NEW YORK, NEW YORK - APRIL 17: Brett Gardner #11 of the New York Yankees celebrates his grand slam with teammate Austin Romine #28 in the seventh inning against the Boston Red Sox at Yankee Stadium on April 17, 2019 in New York City. (Photo by Elsa/Getty Images)
NEW YORK, NEW YORK - APRIL 17: Brett Gardner #11 of the New York Yankees celebrates his grand slam with teammate Austin Romine #28 in the seventh inning against the Boston Red Sox at Yankee Stadium on April 17, 2019 in New York City. (Photo by Elsa/Getty Images)

The Yankees were a mess heading into this week’s two-game series against the defending champion Red Sox, but after sweeping their biggest rivals have they turned a corner?

The Yankees finally won a series at home after losing their first three of the season to the Orioles, Tigers and Whtie Sox, three teams who lost at least 98 games a season ago. The Red Sox entered the Bronx scuffling even more than the Yanks and their woes continued on Tuesday and Wednesday.

In the series opener, James Paxton delivered one of the best starts you’ll see all season pitching 8 shutout innings, and striking out 12, only allowing two hits. Paxton was coming off a pair of poor starts against Baltimore and Houston but he stepped up big time during his first taste of the best rivalry in sports.

The Yankee offense for once actually got to Boston’s ace Chris Sale scoring four runs on seven hits in five innings. Clint Frazier continued his hot hitting and took Sale deep for a solo home run and later on in the game against the Boston bullpen, Mike Tauchman blew things open with a three-run home run for the first of his career. The story, however, was Paxton who showed the Red Sox and the rest of baseball that he has the potential to be one of the top aces in the game.

On Wednesday the Yankees got off to a slow start and were once again dominated by former Bomber Nate Eovaldi over six innings of one-run ball. Like Sale, Eovaldi entered the game with an ERA above 8.00 but it seems all he needed was to face his former club to turn things around. J.A. Happ took the mound for the Yanks and had his best start of the year going 6.1 IP allowing three earned and striking out four.

Happ let up two early home runs (that continues to be an issue for him) but he bounced back nicely and gave the Yankees some much-needed length. The offense obviously struggled against Eovaldi but they did make him throw over 100 pitches through six innings so Alex Cora was forced to go tot he pen tog et the final nine outs.

In the seventh, Clint Frazier picked up his third hit of the game to start a rally which was followed by a pair of walks from Tauchman and Austin Romine to load the bases and set the stage for Brett Gardner. Against Ryan Brasier Gardy fell behind 0-2 quickly before getting a fastball right down the middle that he deposited into the short porch in right to give the Yanks a 5-3 lead and send the Stadium crowd into a complete frenzy.

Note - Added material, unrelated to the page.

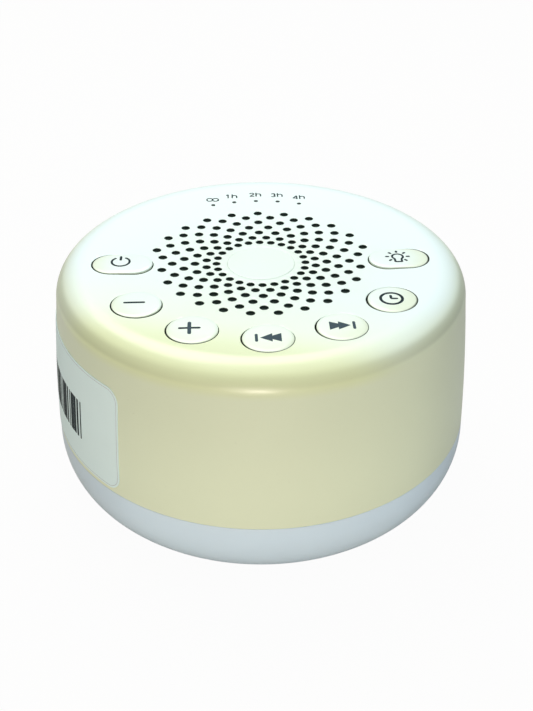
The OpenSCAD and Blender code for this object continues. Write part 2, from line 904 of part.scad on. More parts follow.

It was a big mistake pitch by Brasier but a massive blow from Gardner for career home run #100. Gardy had really gotten off to a slow start and many fans including myself have been pleading for him to be lowered in the lineup, but after Wednesday’s slam that doesn’t look like it’s going to happen anytime soon. The bullpen got back on track as Tommy Kahnle, Adam Ottavino, and Aroldis Chapman closed the door to secure the sweep and lower Boston’s record to 6-13 which is hard to fathom.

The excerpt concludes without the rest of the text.